OSE Seminar by Dr. Jim Werner on Progress Towards Quantum Ghost Imaging of Plant Health and Water Content with Entangled Photon Pairs

Departmental News

OSA Capitol Hill Visit

Posted: March 21, 2022

Date: Thursday, March 24, 2022

Time:  11 AM - 12 PM

Location:  at PAIS, Rm. 1100

Abstract:

We are developing an optical microscope to visualize water, lipid, and lignocellulose content in plants and grasses using a quantum imaging approach (quantum ghost imaging, QGI) that exploits entangled photon pairs. A primary power of this approach is that the wavelength used for probing the sample can be in the near or mid infrared (where image contrast can be generated from vibrational absorption) and the detection/imaging is done with visible light, for which high-efficiency and low-noise imaging detectors are available.
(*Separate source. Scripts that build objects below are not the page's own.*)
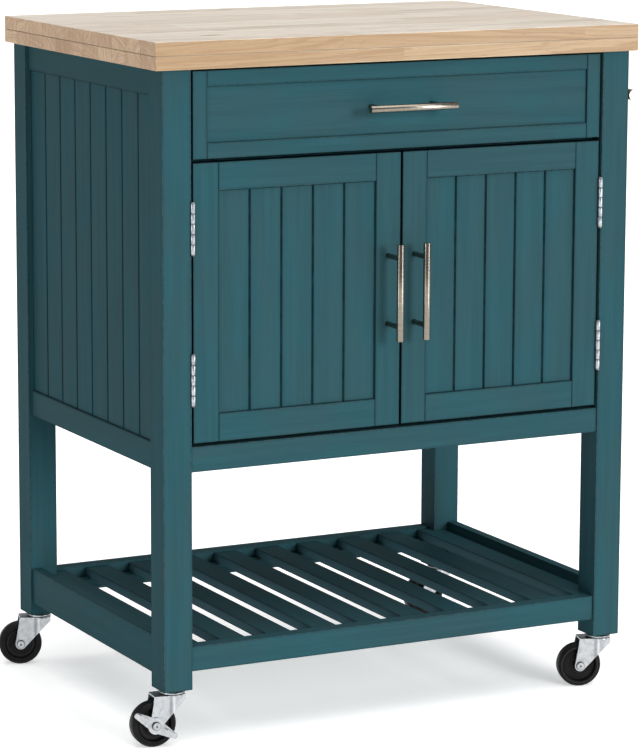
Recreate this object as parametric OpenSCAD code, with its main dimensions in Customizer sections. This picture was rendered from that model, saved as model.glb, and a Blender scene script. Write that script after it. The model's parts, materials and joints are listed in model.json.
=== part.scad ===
// Kitchen island cart: a butcher-block worktop on a painted leg frame, with one
// drawer, two hinged doors, a slatted lower shelf, a towel bar and four swivel
// casters. +Z is up, the doors face -Y and the towel bar is on the +X side.
// The origin is on the floor, under the centre of the cart's bounding box.
// Inside the modules, X and Y are measured from the centre of the worktop.

/* [Overall] */
// Width of the worktop, left to right
cart_w = 710; // [600:5:900]
// Depth of the worktop, front to back
cart_d = 500; // [400:5:640]
// Height of the worktop's upper face above the floor
cart_h = 914; // [800:2:1120]

/* [Worktop] */
// Thickness of each of the two worktop boards
board_t = 18; // [12:1:25]
// How far the worktop overhangs the legs at each side
side_overhang = 11; // [2:1:25]
// How far the worktop overhangs the legs at front and back
end_overhang = 6; // [2:1:25]

/* [Legs and rails] */
// Side of the square legs
leg = 40; // [32:1:50]
// Thickness of the side and back rails
rail_t = 18; // [12:1:20]
// Height of the side and back rails
rail_h = 35; // [25:1:50]
// How far the side and back rails stand behind the legs' outer faces
rail_recess = 5; // [2:1:8]
// Height of the cabinet's underside above the floor
cabinet_z = 361; // [300:1:420]
// Height of the rail under the doors
front_rail_h = 33; // [25:1:45]
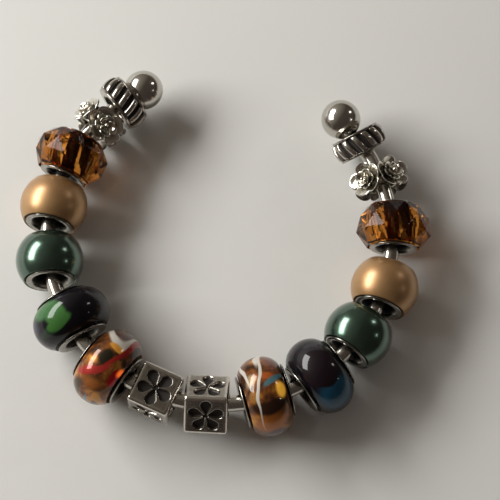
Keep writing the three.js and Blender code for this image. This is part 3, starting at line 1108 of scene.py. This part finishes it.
@dataclass
class RoseBead(Piece):
    """A short tube with many-petalled blossoms round it."""

    tube: float = 3.35
    tube_length: float = 3.4
    bore: float = 2.6
    seat_height: float = 3.05
    breadth: float = 1.3  # of a blossom round the wire, as a share of its length along it
    roses: int = 4
    thickness: float = 0.5
    fullness: float = 0.78  # the power that squares a petal's round outline
    tiers: tuple[Tier, ...] = (
        Tier(5, 0.5, 2.95, -0.02, 0.82, 40.0, 0.0, 0.12, 0.06),
        Tier(5, 0.5, 1.8, 0.4, 0.95, 40.0, 36.0, 0.14, 0.1),
        Tier(3, 0.3, 1.28, 0.62, 1.5, 58.0, 10.0, 0.14, 0.14),
    )
    bud: float = 0.5
    bud_height: float = 1.7
    heart_tarnish: float = 0.8  # how hollow a petal's inner end is
    face_tarnish: float = 0.5  # and what the middle of its face adds
    under_tarnish: float = 0.9  # how hollow its under face is
    rubbed: float = 0.12  # how much of these is rubbed off
    tube_hollow: float = 0.55
    bud_hollow: float = 0.25
    petal_rows: int = 9
    petal_columns: int = 28
    tube_columns: int = 72
    bud_rows: int = 12
    bud_columns: int = 20

    def petal(self, tier: Tier, number: int) -> tuple[np.ndarray, np.ndarray]:
        """One petal, a pillow over a unit disc bent into the blossom.

        A disc point (w out, s across) lies at the radius inner + (outer - inner)(w + 1)/2 - cup s^2, at the
        angle start + s half_angle, and at a height that rises from low to high as the cube of (w + 1)/2,
        with tilt s added so that each petal lies over the next. Its two faces are the thickness apart. The
        disc's sine and cosine are raised to a power below one, which makes its outline a full, round square.

        Args:
            tier: the round that it is in.
            number: which petal of the round it is.

        Returns:
            The grid, from the middle of the top face over the rim to the middle of the under face, and how
            hollow each point is.
        """
        outwards = np.sin(arc(0, math.pi / 2, self.petal_rows))
        ring = np.concatenate([outwards, outwards[::-1]])[:, None]
        face = np.repeat([1.0, -1.0], self.petal_rows)[:, None]
        sine, cosine = np.sin(turns(self.petal_columns)), np.cos(turns(self.petal_columns))
        out = ring * np.sign(cosine) * np.abs(cosine) ** self.fullness
        across = ring * np.sign(sine) * np.abs(sine) ** self.fullness
        rise = (out + 1) / 2
        radius = tier.inner + (tier.outer - tier.inner) * rise - tier.cup * across**2 * rise
        angle = math.radians(tier.start + 360 * number / tier.petals) + across * math.radians(tier.half_angle)
        height = tier.low + (tier.high - tier.low) * rise**3 + tier.tilt * across
        height = height + face * self.thickness / 2 * np.sqrt(np.maximum(1 - ring**4, 0))
        grid = np.stack([radius * np.cos(angle), self.breadth * radius * np.sin(angle), height], -1)
        top = self.heart_tarnish * (1 - rise) + self.face_tarnish * (1 - ring)
        return grid, np.clip(np.where(face > 0, top, self.under_tarnish) - self.rubbed, 0, 1)

    def build(self, side: Side) -> None:
        """Makes one bead: the tube, and its blossoms evenly round it.

        Args:
            side: the half of the bracelet.
        """
        node = f"rose_{side.value}"
        seat = self.bend.seat(node)
        seat = Seat(seat.origin, self.bend.faced_seat(node, self.roses, seat.axes[0]).axes)
        skin = Skin(f"rose_bead_{side.value}", seat)
        half = self.tube_length / 2
        tube = filleted([(half, self.tube, 0.3), (half, self.bore, 0.3)])
        skin.add(turned(tube, self.tube_columns), self.tube_hollow)
        sweep = arc(0, math.pi, self.bud_rows)
        dome = np.column_stack([self.bud_height / 2 * np.cos(sweep), self.bud * np.sin(sweep)])
        bud = turned(dome, self.bud_columns)[..., [1, 2, 0]] + np.array([0, 0, self.bud_height / 2])
        petals = [self.petal(tier, number) for tier in self.tiers for number in range(tier.petals)]
        for turn in turns(self.roses):
            c, s = math.cos(turn), math.sin(turn)
            spin = np.array([[1, 0, 0], [0, c, -s], [0, s, c]])
            for grid, hollow in [*petals, (bud, self.bud_hollow)]:
                skin.add((grid + np.array([0, 0, self.seat_height])) @ spin, hollow, loop_rows=False)
        self.dress(skin.build(), self.finishes.rose_silver, Slot.SILVER, node)


@dataclass(frozen=True)
class Sleeve:
    """The metal sleeve that lines a glass bead, with a dished lip at each end."""

    length: float
    lip: float
    bore: float = 2.7
    wall: float = 0.35
    lip_thickness: float = 0.55
    mouth_widening: float = 0.5
    mouth_depth: float = 1.0
    dish: float = 0.14
    lip_round: float = 0.26  # by which the lip's outer corner is broken
    lip_slope: float = 0.55  # share of the lip's thickness at its outer edge
    lip_hollow: float = 0.15
    columns: int = 96

    def grid(self) -> tuple[np.ndarray, np.ndarray]:
        """Its outline, up the outside and down the bore, with rounded corners, turned round.

        Returns:
            The grid, and how hollow each point is: least on the lips and 1 well inside the bore.
        """
        half, mouth = self.length / 2, self.bore + self.mouth_widening
        end = [
            (half - self.lip_thickness, self.bore + self.wall, 0.1),
            (half - self.lip_thickness * self.lip_slope, self.lip, 0.22),
            (half, self.lip - self.lip_round, 0.24),
            (half - self.dish, mouth, 0.3),
            (half - self.mouth_depth, self.bore, 0.3),
        ]
        rows = turned(filleted(end, 6), self.columns)
        radius = np.hypot(rows[..., 1], rows[..., 2])
        deep = smoothstep(half - 0.1, half - self.mouth_depth, np.abs(rows[..., 0]))
        return rows, self.lip_hollow + (1 - self.lip_hollow) * deep * (radius < mouth + 0.05)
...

By using two detectors (a single element bucket detector for the probing photons) and a time-resolved (or fast-gated) imaging detector for image formation with the visible, entangled photon, one can greatly reduce noise in image formation by only counting coincidence photon events. As such, images can be formed under extremely low light conditions—with an excitation light flux less than ambient starlight. This work also will exploit a unique time-resolved single photon counting imaging detector developed at Los Alamos for National Security purposes. This image forming single photon sensor (previously termed a Remote Ultra Low-Light Imager, RULI or Nocturnal camera, Ncam) will enable measuring coincidence photon events with an order of magnitude better timing resolution (~100 ps) over the current state of the art (several nanoseconds) in wide-field QGI. These new imaging approaches will be tested in transmission and reflection geometries on two plant species which demonstrate different mechanisms and pathways for carbon storage: a grass (sorghum) and a dicot (Camelina). Our initial focus is on measuring an important and largely abundant plant constituent with a large mid-IR absorption: water. However, we aim to mature this technology towards nearly simultaneous measures of plant lipid, protein, and lignocellulose content over the course of the proposed research, ultimately leading to more informative measurements of plant environmental responses.

Biography:

Jim Werner is currently a Technical Staff Member in the Center for Integrated Nanotechnologies at Los Alamos National Laboratory (LANL). Werner received his BS in Applied Physics from Caltech in 1992 and his PhD in Applied Physics from Cornell University in 1997, where he was a Hertz Foundation Fellow. He began working as a postdoc at Los Alamos in 1997 with Dick Keller and Peter Goodwin on a project to sequence DNA by single molecule detection methods and became a staff scientist at Los Alamos in 2001. His research interests include advanced optical instrument development, fluorescent nanoprobe development, laser spectroscopy, and analytic and biophysical applications of single molecule detection by laser induced fluorescence. He was awarded the LANL Distinguished Patent Award in 2011, the LANL Distinguished Mentor Award in 2011, has won two R&D 100 Awards (3D Tracking Microscope in 2008 and NanoCluster Beacons in 2011), and became a Fellow of the American Physical Society in 2016.